[Records excerpted from a collection]
—————
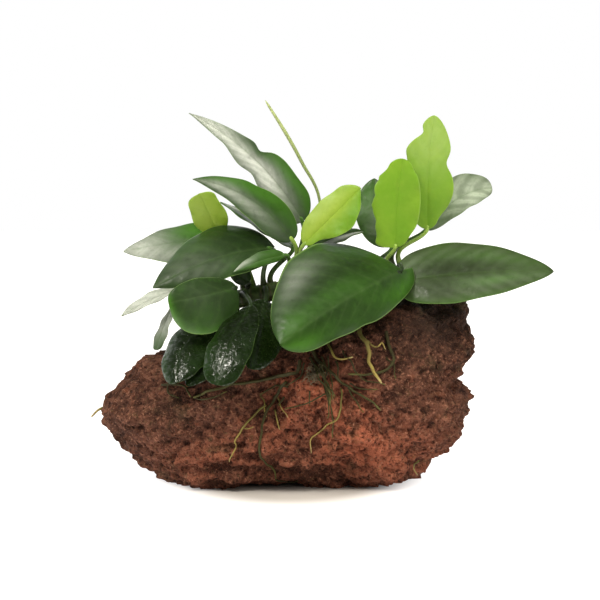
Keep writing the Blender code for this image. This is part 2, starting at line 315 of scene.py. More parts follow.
camera = bpy.data.objects.new("camera", bpy.data.cameras.new("camera"))
camera.data.lens = CAMERA_LENS
camera.data.sensor_width = SENSOR_WIDTH
bpy.context.scene.collection.objects.link(camera)
bpy.context.scene.camera = camera
away = np.array([0.0, -math.cos(CAMERA_RISE), math.sin(CAMERA_RISE)])
aim(camera, CAMERA_TARGET + CAMERA_DISTANCE * away, CAMERA_TARGET)
print("camera", CAMERA_DISTANCE, "mm from the plant")

# %% Soft boxes
LIGHT_TINT = (1.0, 0.97, 0.87)
LIGHT_TARGET = np.array([0.0, 0.0, 60.0])
# name, place, width and height in mm, watts, and whether it shows in reflections
SOFT_BOXES = [
    ("top_light", (40.0, -260.0, 880.0), 900, 700, 11.0, False),
    ("left_light", (-500.0, -440.0, 820.0), 230, 230, 5.5, True),
    ("right_light", (640.0, -500.0, 420.0), 500, 500, 2.5, False),
]

for name, spot, width, height, power, mirrored in SOFT_BOXES:
    light = bpy.data.objects.new(name, bpy.data.lights.new(name, "AREA"))
    light.data.shape = "RECTANGLE"
    light.data.size = width * MM
    light.data.size_y = height * MM
    light.data.energy = power
    light.data.color = LIGHT_TINT
    light.visible_glossy = mirrored
    bpy.context.scene.collection.objects.link(light)
    aim(light, np.array(spot), LIGHT_TARGET)
print(len(SOFT_BOXES), "soft boxes")

# %% Room
FRONT_LIGHT, BACK_LIGHT = 0.14, 1.0  # how bright the room is in front and behind
BEHIND_FROM, BEHIND_FULL = -0.1, 0.4  # along Y, for directions of length 1
CEILING_DARK, CEILING_BRIGHT = 0.82, 0.5  # along Z: straight up is dark again

world = bpy.data.worlds.new("studio")
bpy.context.scene.world = world
world.use_nodes = True
room = Nodes(world.node_tree)
toward = room.node("SeparateXYZ", {0: room.node("TexCoord").outputs["Generated"]})
behind = room.step(toward.outputs["Y"], BEHIND_FROM, BEHIND_FULL)
below = room.step(toward.outputs["Z"], CEILING_DARK, CEILING_BRIGHT)
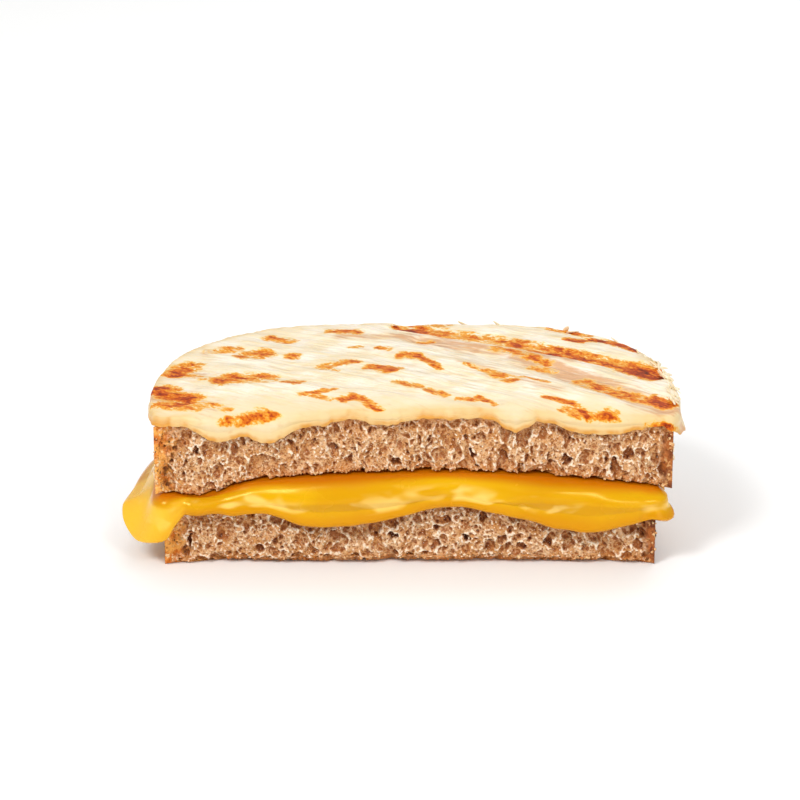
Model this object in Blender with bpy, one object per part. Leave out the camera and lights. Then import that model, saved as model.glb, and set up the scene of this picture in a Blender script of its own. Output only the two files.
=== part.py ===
"""One half of a grilled cheese sandwich, lying on its lower slice with the cut side towards -Y.

Two slices of brown bread hold a sheet of melted cheddar, and a thin coat of melted cheese covers the
top. The layers run through the whole half. Lengths are metres, +Z is up, and the origin is on the
table under the middle of the whole. Heights are worked out from the table upwards.
"""

import math

import bmesh
import bpy
import numpy as np
from mathutils import Vector

MM = 0.001

# A slice seen from above is a superellipse, wider than deep, that a straight cut shortens in front.
LOAF_POWER = 2.45
CUT_TO_WIDEST = 14 * MM
TOP_HALF_LENGTH = 54.6 * MM
TOP_WIDEST_TO_BACK = 49.5 * MM
BOTTOM_HALF_LENGTH = 52.2 * MM
BOTTOM_WIDEST_TO_BACK = 48 * MM
BOTTOM_SHIFT = -0.8 * MM

# The crust line is uneven: waves round the slice as (waves per turn, height, phase).
CRUST_WAVES = ((3, 0.7 * MM, -0.4), (5, 0.5 * MM, 3.6), (9, 0.3 * MM, 1.0))

# Layers at the ends of the cut, and how much more each surface rises over the middle of the half.
GAP = 0.3 * MM
BOTTOM_SLICE = 12.6 * MM
CHEDDAR = 2.4 * MM
TOP_SLICE = 15.8 * MM
COAT = 1.8 * MM
RISE_UNDER_CHEDDAR = 2.2 * MM
RISE_OVER_CHEDDAR = 5.0 * MM
RISE_OF_TOP = 2.2 * MM
ARCH_CENTRE = 4 * MM
ARCH_HALF_SPAN = 58 * MM
HOLLOW_UNDER_CUT = 1.6 * MM

# Where the upper slice sinks into the cheddar beside the left end of the cut.
DIP_CENTRE = -43 * MM
DIP_HALF_WIDTH = 10 * MM
DIP_DEPTH = 1.8 * MM
DIP_REACH = 15 * MM

# The baked edge of a slice is rounded, the cut edge is sharp. The top falls a little to the back crust.
CRUST_INSET = 1.5 * MM
CRUST_DROP = 1.1 * MM
BACK_FALL = 0.9 * MM
BACK_FALL_POWER = 8

# Melted edges that hang over the slice below: (where along the cut, half width, how far down).
COAT_SCALLOPS = (
    (-41.0 * MM, 8.0 * MM, 3.6 * MM),
    (-30.0 * MM, 11.0 * MM, 4.8 * MM),
    (-19.0 * MM, 7.0 * MM, 1.5 * MM),
    (-7.0 * MM, 8.0 * MM, 1.3 * MM),
    (20.8 * MM, 5.5 * MM, 2.7 * MM),
    (36.0 * MM, 12.0 * MM, 2.9 * MM),
    (45.5 * MM, 8.0 * MM, 1.1 * MM),
)
CHEDDAR_FOLDS = (
    (-35.5 * MM, 8.0 * MM, 0.9 * MM),
    (-19.0 * MM, 16.0 * MM, 4.1 * MM),
    (-6.0 * MM, 12.0 * MM, 2.8 * MM),
    (17.0 * MM, 9.0 * MM, 1.1 * MM),
    (34.6 * MM, 22.0 * MM, 4.9 * MM),
)
COAT_EDGE = 0.6 * MM
CHEDDAR_EDGE = 2.7 * MM
CHEDDAR_CRUST_EDGE = 0.5 * MM
CHEDDAR_LIP = 2.6 * MM
COAT_LIP = 1.3 * MM

# Flaps of a sheet round a corner of the cut or over the crust: (where, extra length, slope in degrees).
# Where is measured along the edge from the corner, counter-clockwise from above.
HANG = 84
LEFT_TONGUE = (
    (-40.0 * MM, 0.0 * MM, HANG),
    (-35.0 * MM, 2.6 * MM, 28),
    (-20.0 * MM, 5.4 * MM, 24),
    (-7.0 * MM, 8.1 * MM, 24),
    (-2.4 * MM, 8.6 * MM, 50),
    (0.0 * MM, 8.0 * MM, 62),
    (2.1 * MM, 5.2 * MM, 76),
    (4.2 * MM, 2.6 * MM, HANG),
    (8.0 * MM, 0.0 * MM, HANG),
)
RIGHT_TIP = (
    (-4.2 * MM, 0.0 * MM, HANG),
    (-2.0 * MM, 2.4 * MM, 72),
    (0.0 * MM, 4.2 * MM, 52),
    (2.2 * MM, 2.2 * MM, 46),
    (5.0 * MM, 0.0 * MM, HANG),
)
COAT_LOBE = (
    (-2.5 * MM, 0.0 * MM, HANG),
    (1.0 * MM, 3.8 * MM, 72),
    (6.0 * MM, 5.2 * MM, 64),
    (14.0 * MM, 3.2 * MM, 72),
    (24.0 * MM, 0.0 * MM, HANG),
)
RIGHT_DRIP = ((46.0 * MM, 0.0 * MM, HANG), (57.0 * MM, 2.6 * MM, HANG), (66.0 * MM, 0.0 * MM, HANG))
BACK_DRIP = ((76.0 * MM, 0.0 * MM, HANG), (86.0 * MM, 3.4 * MM, HANG), (97.0 * MM, 0.0 * MM, HANG))

# The skin of each layer is a lattice: columns round the rim, and rings from the top to the underside.
CUT_COLUMNS = 50
CRUST_COLUMNS = 54
COLUMNS = CUT_COLUMNS + CRUST_COLUMNS
FACE_RINGS = (0.0, 0.42, 0.76, 0.93)
WALL_RINGS = (0.22, 0.5, 0.78)
HANG_RINGS = (0.0, 0.34, 0.67, 1.0)
SLICE_RINGS = 2 * len(FACE_RINGS) + len(WALL_RINGS) + 1
SHEET_RINGS = 2 * len(FACE_RINGS) + 2 * len(HANG_RINGS)
MIDDLE_TO_CUT = 30 * MM
SMOOTH_ANGLE = math.radians(40)

BREAD_COLOUR = (0.62, 0.42, 0.26, 1.0)
CHEDDAR_COLOUR = (0.95, 0.56, 0.05, 1.0)
COAT_COLOUR = (0.96, 0.86, 0.62, 1.0)


def smooth_hill(distance, half_width):
    """One in the middle, falling evenly to nothing at the half width and beyond."""
    reach = min(1.0, abs(distance) / half_width)
    return math.cos(reach * math.pi / 2) ** 2


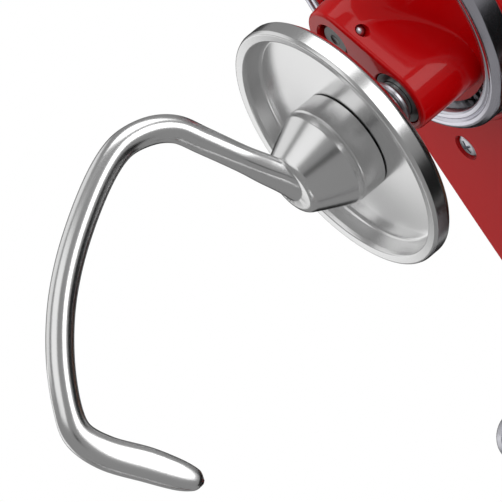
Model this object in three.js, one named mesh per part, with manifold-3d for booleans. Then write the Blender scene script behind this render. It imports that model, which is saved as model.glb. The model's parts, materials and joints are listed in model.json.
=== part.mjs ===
// A tilt-head stand mixer that stands with its head tipped open and a dough hook on its shaft.
//
// Units are millimetres and +Z is up. The front of the mixer faces -Y and the side with the
// speed lever is +X. The stand is drawn about the planetary axis as it lies with the head down,
// the head is drawn closed, and one group then tips it open about the hinge. The last lines
// move the whole mixer so that its origin is at the middle of its footprint, on the table.

import * as THREE from "three";
import { mergeVertices } from "three/addons/utils/BufferGeometryUtils.js";
import Module from "manifold-3d";

const wasm = await Module();
wasm.setup();

// ---- driving dimensions -------------------------------------------------------------------

const gap = 0.3; // between pieces that are seated on or in each other
const degree = Math.PI / 180;

const openAngle = 45; // degrees that the head is tipped back
const undersideZ = 240; // table to the flat underside of the closed head
const driveRise = 64; // underside to the motor, worm and attachment axis
const seamRise = 46; // underside to the joint between the two head castings
const hingeY = 165; // planetary axis to the hinge axis
const hingeDrop = 10; // hinge axis below the underside
const hingePinRadius = 5;
const hingeLugRadius = 12;
const hingeLugHalf = 20; // half the width of the head's hinge lug

const headWall = 5;
const headLower = 3.6; // squareness of the lower half of a head section
const headUpper = 2.5; // squareness of the upper half
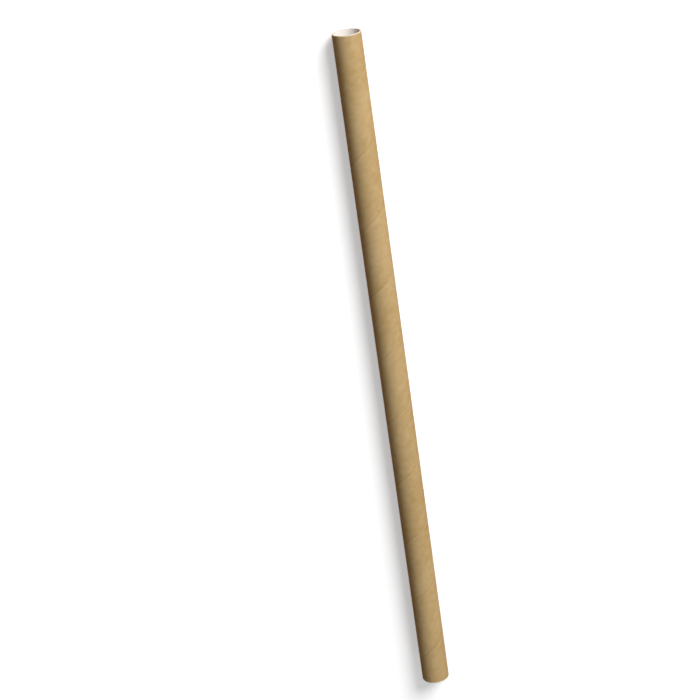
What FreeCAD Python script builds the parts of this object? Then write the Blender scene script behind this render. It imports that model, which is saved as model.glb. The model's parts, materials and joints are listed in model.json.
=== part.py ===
import FreeCAD, Part
import math
import os

# A straight paper drinking straw, bare, lying on its side as it comes to rest.
# Two strips of paper are wound into a tube one over the other and glued: a white one
# inside and a brown kraft one outside. The edges of each strip meet in a tight butt joint,
# which climbs the tube as a right-handed helix and shows as a fine groove: outside on the
# brown paper, and in the bore on the white one. A wound tube is never quite round, so it
# comes to rest on a faint flat rather than on a sharp line.
# Millimetres. The tube's axis runs along Y, the middle of its length is at Y 0, and the
# faint flat is at Z 0.

straw_diameter = 8.0         # outside, over the brown paper
straw_length = 200.0         # from one cut end to the other
kraft_thickness = 0.15       # brown paper, outside
liner_thickness = 0.25       # white paper, inside
glue_line = 0.02             # dry glue between the two papers, left open
strip_width = 15.4           # brown strip, from edge to edge, square to its edges
seam_width = 0.10            # groove where a strip's edges meet, square to the seam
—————
EXERCISE BRIEF
Begin at the line that has "Model this object in Blender"; stop after the line that has "CRUST_WAVES = ((3, 0.7". Copy every line in that span exactly.

EXERCISE ANSWER
Model this object in Blender with bpy, one object per part. Leave out the camera and lights. Then import that model, saved as model.glb, and set up the scene of this picture in a Blender script of its own. Output only the two files.
=== part.py ===
"""One half of a grilled cheese sandwich, lying on its lower slice with the cut side towards -Y.

Two slices of brown bread hold a sheet of melted cheddar, and a thin coat of melted cheese covers the
top. The layers run through the whole half. Lengths are metres, +Z is up, and the origin is on the
table under the middle of the whole. Heights are worked out from the table upwards.
"""

import math

import bmesh
import bpy
import numpy as np
from mathutils import Vector

MM = 0.001

# A slice seen from above is a superellipse, wider than deep, that a straight cut shortens in front.
LOAF_POWER = 2.45
CUT_TO_WIDEST = 14 * MM
TOP_HALF_LENGTH = 54.6 * MM
TOP_WIDEST_TO_BACK = 49.5 * MM
BOTTOM_HALF_LENGTH = 52.2 * MM
BOTTOM_WIDEST_TO_BACK = 48 * MM
BOTTOM_SHIFT = -0.8 * MM

# The crust line is uneven: waves round the slice as (waves per turn, height, phase).
CRUST_WAVES = ((3, 0.7 * MM, -0.4), (5, 0.5 * MM, 3.6), (9, 0.3 * MM, 1.0))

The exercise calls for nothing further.